[Scripts that build objects]

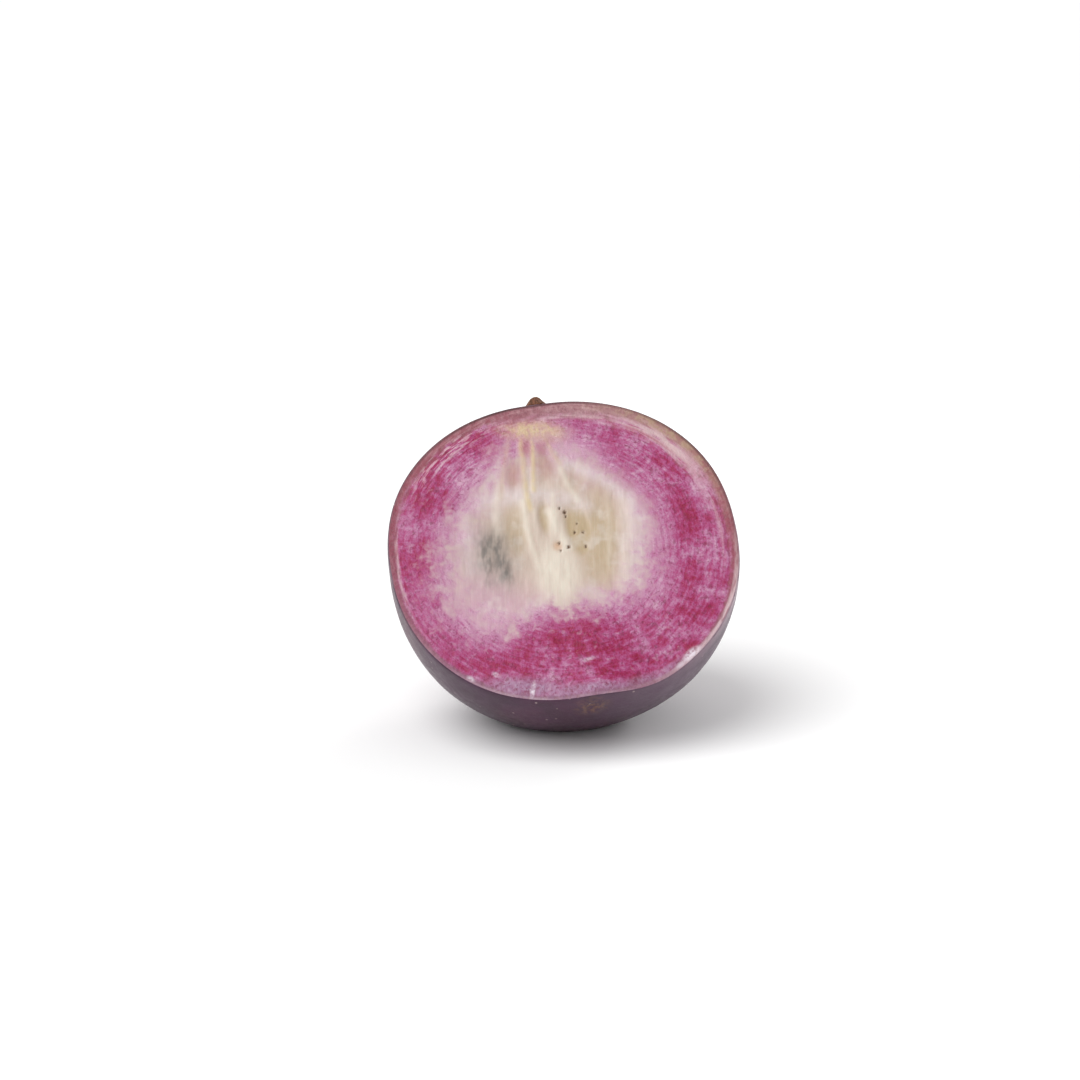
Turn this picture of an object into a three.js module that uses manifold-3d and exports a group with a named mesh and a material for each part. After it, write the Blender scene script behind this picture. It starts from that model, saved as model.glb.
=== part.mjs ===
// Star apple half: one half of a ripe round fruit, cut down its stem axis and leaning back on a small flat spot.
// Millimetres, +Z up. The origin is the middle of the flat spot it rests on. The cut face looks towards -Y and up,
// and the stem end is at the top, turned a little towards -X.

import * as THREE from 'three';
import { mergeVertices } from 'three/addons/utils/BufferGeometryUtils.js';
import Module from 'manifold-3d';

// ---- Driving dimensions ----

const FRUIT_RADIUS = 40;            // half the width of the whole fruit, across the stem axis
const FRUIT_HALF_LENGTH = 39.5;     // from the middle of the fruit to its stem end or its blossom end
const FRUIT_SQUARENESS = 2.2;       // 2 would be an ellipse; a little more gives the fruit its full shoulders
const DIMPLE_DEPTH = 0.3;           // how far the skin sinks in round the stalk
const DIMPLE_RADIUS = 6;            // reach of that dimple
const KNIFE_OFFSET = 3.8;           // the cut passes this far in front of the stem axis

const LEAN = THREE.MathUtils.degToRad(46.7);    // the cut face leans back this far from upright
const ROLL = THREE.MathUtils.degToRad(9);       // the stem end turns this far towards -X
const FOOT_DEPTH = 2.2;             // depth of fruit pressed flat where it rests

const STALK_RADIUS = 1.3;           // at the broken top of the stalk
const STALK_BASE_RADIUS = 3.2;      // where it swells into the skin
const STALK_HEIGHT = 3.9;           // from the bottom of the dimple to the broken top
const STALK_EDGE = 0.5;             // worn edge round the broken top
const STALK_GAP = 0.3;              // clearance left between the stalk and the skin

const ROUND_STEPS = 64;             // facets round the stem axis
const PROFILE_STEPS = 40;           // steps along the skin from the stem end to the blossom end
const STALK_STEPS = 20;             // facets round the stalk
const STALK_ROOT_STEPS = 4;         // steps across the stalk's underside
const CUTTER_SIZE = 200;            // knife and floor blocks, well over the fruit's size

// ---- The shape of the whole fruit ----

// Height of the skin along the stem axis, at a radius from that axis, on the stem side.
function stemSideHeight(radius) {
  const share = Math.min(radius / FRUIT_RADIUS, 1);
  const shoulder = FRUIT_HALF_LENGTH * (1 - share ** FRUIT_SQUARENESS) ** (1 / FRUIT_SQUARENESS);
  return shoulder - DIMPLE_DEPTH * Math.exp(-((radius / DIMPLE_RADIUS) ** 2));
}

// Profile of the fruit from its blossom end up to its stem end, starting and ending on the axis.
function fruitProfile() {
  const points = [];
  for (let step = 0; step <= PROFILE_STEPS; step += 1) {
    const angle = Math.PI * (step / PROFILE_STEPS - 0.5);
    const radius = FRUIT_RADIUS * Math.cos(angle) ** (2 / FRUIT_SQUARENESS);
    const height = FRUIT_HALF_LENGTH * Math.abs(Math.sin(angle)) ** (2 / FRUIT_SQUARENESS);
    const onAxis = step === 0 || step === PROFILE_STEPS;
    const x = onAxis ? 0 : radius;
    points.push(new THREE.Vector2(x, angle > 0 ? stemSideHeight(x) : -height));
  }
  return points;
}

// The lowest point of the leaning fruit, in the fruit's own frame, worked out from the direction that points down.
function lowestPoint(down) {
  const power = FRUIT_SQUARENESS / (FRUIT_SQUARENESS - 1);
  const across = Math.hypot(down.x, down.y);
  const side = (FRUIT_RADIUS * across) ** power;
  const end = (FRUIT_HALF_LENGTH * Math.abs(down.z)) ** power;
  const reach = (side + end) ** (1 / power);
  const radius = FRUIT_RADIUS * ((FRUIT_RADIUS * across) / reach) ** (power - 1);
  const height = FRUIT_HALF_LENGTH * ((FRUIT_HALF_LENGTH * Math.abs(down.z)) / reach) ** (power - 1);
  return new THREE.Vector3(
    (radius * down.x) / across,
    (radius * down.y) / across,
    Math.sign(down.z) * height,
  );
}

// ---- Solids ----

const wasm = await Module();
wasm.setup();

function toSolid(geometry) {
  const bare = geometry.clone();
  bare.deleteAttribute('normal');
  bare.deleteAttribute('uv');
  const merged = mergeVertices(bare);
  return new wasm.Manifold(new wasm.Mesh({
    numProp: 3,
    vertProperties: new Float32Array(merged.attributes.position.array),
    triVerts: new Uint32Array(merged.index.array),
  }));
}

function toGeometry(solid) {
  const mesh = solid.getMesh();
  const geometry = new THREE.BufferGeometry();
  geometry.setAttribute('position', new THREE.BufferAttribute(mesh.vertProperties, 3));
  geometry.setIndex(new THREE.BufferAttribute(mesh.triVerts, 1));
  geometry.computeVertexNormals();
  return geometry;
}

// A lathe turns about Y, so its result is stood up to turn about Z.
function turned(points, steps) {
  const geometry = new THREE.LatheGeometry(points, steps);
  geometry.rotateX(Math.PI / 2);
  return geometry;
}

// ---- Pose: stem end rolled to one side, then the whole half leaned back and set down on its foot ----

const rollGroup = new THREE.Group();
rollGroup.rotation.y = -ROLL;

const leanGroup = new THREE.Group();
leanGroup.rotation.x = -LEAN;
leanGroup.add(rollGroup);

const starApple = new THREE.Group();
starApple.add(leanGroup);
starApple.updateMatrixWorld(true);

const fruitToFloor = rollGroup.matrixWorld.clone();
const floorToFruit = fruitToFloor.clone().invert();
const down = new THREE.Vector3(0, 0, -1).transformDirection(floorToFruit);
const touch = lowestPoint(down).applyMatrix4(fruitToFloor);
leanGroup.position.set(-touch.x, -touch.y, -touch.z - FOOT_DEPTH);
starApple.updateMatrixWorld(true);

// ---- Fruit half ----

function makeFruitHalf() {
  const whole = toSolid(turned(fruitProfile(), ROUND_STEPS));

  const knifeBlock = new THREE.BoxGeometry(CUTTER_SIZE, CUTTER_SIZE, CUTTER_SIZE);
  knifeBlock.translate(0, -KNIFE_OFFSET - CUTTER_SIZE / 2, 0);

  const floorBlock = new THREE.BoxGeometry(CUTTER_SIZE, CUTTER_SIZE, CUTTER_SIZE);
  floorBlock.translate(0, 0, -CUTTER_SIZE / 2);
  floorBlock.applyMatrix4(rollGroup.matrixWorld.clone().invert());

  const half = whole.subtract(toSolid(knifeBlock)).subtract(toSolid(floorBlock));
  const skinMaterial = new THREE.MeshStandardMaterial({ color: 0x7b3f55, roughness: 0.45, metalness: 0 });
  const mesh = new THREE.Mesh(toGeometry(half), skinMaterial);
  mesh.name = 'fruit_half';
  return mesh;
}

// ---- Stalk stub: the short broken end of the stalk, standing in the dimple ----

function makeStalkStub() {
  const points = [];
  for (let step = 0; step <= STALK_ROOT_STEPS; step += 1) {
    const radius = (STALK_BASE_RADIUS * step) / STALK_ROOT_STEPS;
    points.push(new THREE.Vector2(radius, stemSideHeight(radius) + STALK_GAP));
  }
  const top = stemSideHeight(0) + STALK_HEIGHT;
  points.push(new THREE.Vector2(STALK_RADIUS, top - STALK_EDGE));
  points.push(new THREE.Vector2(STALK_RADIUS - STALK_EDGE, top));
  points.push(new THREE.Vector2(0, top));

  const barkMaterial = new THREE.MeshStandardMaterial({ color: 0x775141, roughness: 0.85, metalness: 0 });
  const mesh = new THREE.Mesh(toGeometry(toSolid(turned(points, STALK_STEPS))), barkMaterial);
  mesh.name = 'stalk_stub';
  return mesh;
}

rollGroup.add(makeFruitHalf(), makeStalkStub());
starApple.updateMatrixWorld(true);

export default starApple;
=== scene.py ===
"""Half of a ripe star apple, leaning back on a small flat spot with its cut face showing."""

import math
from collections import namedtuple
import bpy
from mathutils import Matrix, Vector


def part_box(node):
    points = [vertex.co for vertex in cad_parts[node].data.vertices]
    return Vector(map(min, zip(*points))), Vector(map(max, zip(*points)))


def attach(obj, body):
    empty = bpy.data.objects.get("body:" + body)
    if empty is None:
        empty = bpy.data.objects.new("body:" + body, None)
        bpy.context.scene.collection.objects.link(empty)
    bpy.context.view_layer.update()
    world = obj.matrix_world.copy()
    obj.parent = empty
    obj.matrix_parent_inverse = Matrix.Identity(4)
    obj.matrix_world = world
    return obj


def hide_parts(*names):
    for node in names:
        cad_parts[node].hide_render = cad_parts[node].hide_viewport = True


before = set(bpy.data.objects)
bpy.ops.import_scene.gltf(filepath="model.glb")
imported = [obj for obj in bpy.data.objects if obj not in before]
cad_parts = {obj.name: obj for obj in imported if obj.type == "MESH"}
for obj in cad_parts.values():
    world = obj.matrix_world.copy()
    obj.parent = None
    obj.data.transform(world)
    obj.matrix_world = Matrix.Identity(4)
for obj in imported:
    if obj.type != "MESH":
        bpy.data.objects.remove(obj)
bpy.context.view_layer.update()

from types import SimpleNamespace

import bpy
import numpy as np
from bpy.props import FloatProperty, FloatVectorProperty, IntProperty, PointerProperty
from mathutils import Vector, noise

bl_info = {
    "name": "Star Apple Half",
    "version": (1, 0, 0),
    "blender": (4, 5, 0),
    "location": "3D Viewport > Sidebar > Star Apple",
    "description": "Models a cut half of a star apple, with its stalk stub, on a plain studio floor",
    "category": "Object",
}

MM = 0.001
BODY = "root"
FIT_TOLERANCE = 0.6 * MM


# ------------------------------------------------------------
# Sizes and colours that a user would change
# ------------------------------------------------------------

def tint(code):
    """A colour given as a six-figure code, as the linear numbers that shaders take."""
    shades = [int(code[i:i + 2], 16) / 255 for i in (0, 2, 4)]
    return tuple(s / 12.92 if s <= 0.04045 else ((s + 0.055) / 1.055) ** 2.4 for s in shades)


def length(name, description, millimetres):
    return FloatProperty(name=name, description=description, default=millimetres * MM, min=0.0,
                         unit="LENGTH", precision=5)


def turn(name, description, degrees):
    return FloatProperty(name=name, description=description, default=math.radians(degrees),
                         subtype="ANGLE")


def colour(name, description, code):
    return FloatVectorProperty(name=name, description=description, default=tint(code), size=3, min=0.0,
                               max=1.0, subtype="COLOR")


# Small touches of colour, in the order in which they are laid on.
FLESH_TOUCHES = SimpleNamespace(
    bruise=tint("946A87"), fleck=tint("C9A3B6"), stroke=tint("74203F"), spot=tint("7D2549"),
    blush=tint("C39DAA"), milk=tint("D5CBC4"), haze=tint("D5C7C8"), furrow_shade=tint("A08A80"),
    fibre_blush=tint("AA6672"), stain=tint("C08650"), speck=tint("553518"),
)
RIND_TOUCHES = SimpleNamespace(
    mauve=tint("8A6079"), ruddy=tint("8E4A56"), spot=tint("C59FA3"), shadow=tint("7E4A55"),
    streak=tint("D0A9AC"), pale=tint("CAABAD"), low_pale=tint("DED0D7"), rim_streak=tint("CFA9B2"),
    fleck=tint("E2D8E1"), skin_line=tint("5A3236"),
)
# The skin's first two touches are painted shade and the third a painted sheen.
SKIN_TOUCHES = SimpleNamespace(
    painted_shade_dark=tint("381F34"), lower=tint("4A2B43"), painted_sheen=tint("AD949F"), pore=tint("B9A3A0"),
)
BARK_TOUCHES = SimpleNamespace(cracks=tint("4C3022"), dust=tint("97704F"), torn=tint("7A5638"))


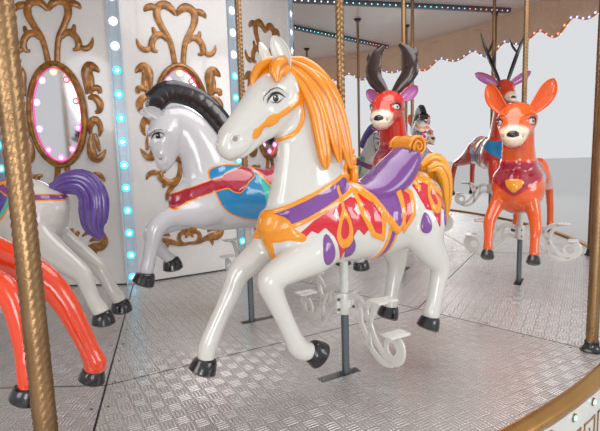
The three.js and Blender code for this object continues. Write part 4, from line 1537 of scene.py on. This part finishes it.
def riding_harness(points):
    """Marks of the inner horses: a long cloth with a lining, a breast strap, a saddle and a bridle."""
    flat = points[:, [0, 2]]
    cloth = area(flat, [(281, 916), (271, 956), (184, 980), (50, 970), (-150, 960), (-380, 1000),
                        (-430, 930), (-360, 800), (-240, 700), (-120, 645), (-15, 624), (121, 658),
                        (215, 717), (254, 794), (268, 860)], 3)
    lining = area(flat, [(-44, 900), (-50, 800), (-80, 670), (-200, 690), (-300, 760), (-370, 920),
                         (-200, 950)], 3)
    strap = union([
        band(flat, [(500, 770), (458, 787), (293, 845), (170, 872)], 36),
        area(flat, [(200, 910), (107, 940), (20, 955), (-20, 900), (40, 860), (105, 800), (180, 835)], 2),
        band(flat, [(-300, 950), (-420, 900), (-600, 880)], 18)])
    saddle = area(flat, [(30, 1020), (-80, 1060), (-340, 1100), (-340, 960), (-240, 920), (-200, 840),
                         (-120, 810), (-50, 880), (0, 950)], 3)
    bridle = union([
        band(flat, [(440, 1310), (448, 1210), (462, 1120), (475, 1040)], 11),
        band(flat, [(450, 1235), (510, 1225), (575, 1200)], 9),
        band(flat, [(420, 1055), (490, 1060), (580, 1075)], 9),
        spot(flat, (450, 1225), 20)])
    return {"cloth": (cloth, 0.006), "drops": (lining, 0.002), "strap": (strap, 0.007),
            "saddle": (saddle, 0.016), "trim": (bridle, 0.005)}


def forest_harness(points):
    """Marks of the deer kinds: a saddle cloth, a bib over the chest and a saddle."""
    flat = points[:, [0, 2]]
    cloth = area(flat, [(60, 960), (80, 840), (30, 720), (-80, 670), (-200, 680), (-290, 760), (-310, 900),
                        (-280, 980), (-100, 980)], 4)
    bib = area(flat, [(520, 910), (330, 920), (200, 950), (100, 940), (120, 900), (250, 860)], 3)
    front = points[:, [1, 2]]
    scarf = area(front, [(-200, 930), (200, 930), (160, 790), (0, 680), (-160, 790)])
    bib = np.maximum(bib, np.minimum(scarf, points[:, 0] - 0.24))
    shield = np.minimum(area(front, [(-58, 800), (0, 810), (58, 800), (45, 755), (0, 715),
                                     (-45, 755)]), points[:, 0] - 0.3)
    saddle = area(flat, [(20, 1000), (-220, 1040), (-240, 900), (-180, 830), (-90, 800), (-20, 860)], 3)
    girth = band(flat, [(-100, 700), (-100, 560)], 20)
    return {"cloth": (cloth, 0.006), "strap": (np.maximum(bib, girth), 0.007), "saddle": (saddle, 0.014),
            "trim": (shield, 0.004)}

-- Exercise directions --
Exact reproduction is required: output the lines from the start of the entries above through the line with "const STALK_GAP = 0.3;".

-- Solution to the exercise --
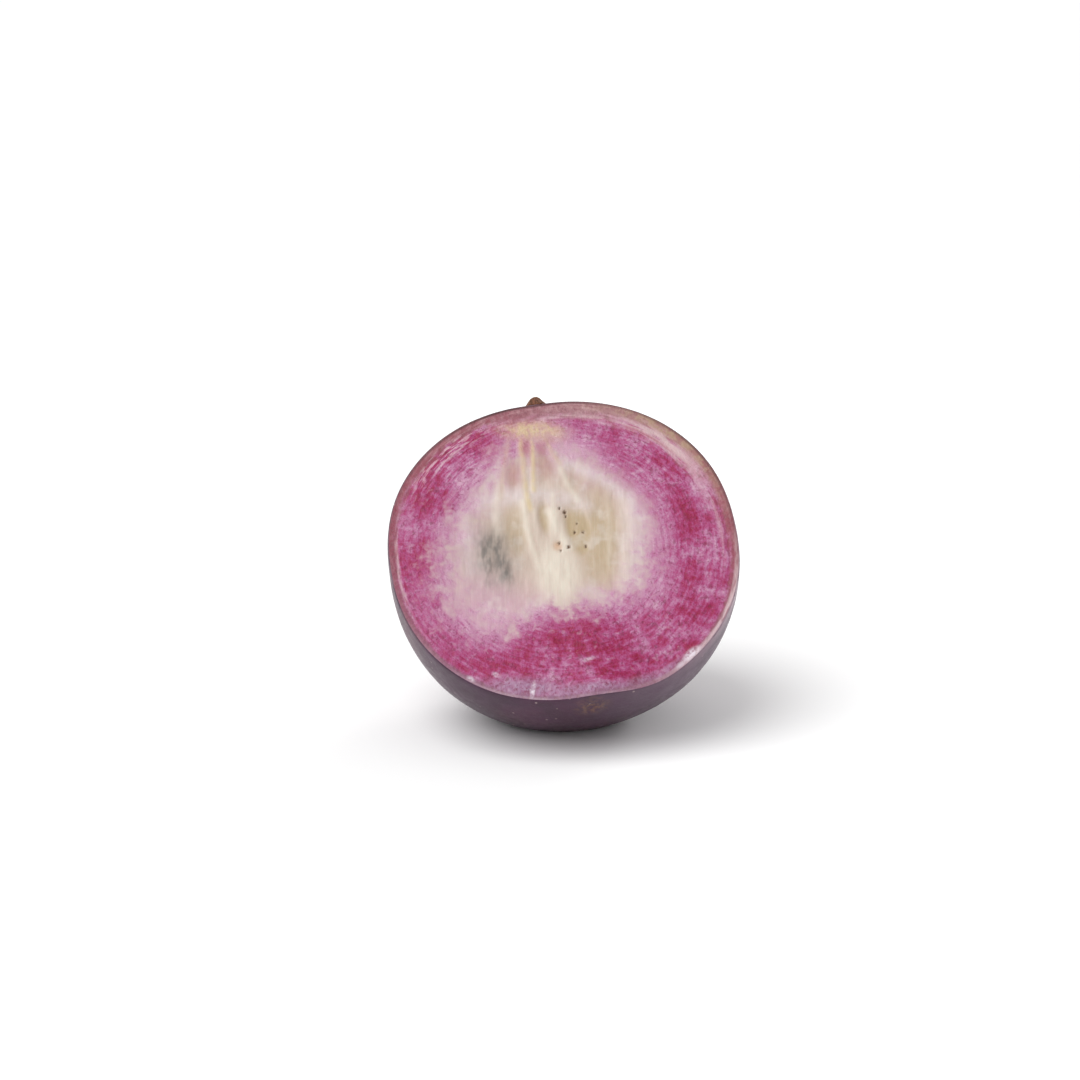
Turn this picture of an object into a three.js module that uses manifold-3d and exports a group with a named mesh and a material for each part. After it, write the Blender scene script behind this picture. It starts from that model, saved as model.glb.
=== part.mjs ===
// Star apple half: one half of a ripe round fruit, cut down its stem axis and leaning back on a small flat spot.
// Millimetres, +Z up. The origin is the middle of the flat spot it rests on. The cut face looks towards -Y and up,
// and the stem end is at the top, turned a little towards -X.

import * as THREE from 'three';
import { mergeVertices } from 'three/addons/utils/BufferGeometryUtils.js';
import Module from 'manifold-3d';

// ---- Driving dimensions ----

const FRUIT_RADIUS = 40;            // half the width of the whole fruit, across the stem axis
const FRUIT_HALF_LENGTH = 39.5;     // from the middle of the fruit to its stem end or its blossom end
const FRUIT_SQUARENESS = 2.2;       // 2 would be an ellipse; a little more gives the fruit its full shoulders
const DIMPLE_DEPTH = 0.3;           // how far the skin sinks in round the stalk
const DIMPLE_RADIUS = 6;            // reach of that dimple
const KNIFE_OFFSET = 3.8;           // the cut passes this far in front of the stem axis

const LEAN = THREE.MathUtils.degToRad(46.7);    // the cut face leans back this far from upright
const ROLL = THREE.MathUtils.degToRad(9);       // the stem end turns this far towards -X
const FOOT_DEPTH = 2.2;             // depth of fruit pressed flat where it rests

const STALK_RADIUS = 1.3;           // at the broken top of the stalk
const STALK_BASE_RADIUS = 3.2;      // where it swells into the skin
const STALK_HEIGHT = 3.9;           // from the bottom of the dimple to the broken top
const STALK_EDGE = 0.5;             // worn edge round the broken top
const STALK_GAP = 0.3;              // clearance left between the stalk and the skin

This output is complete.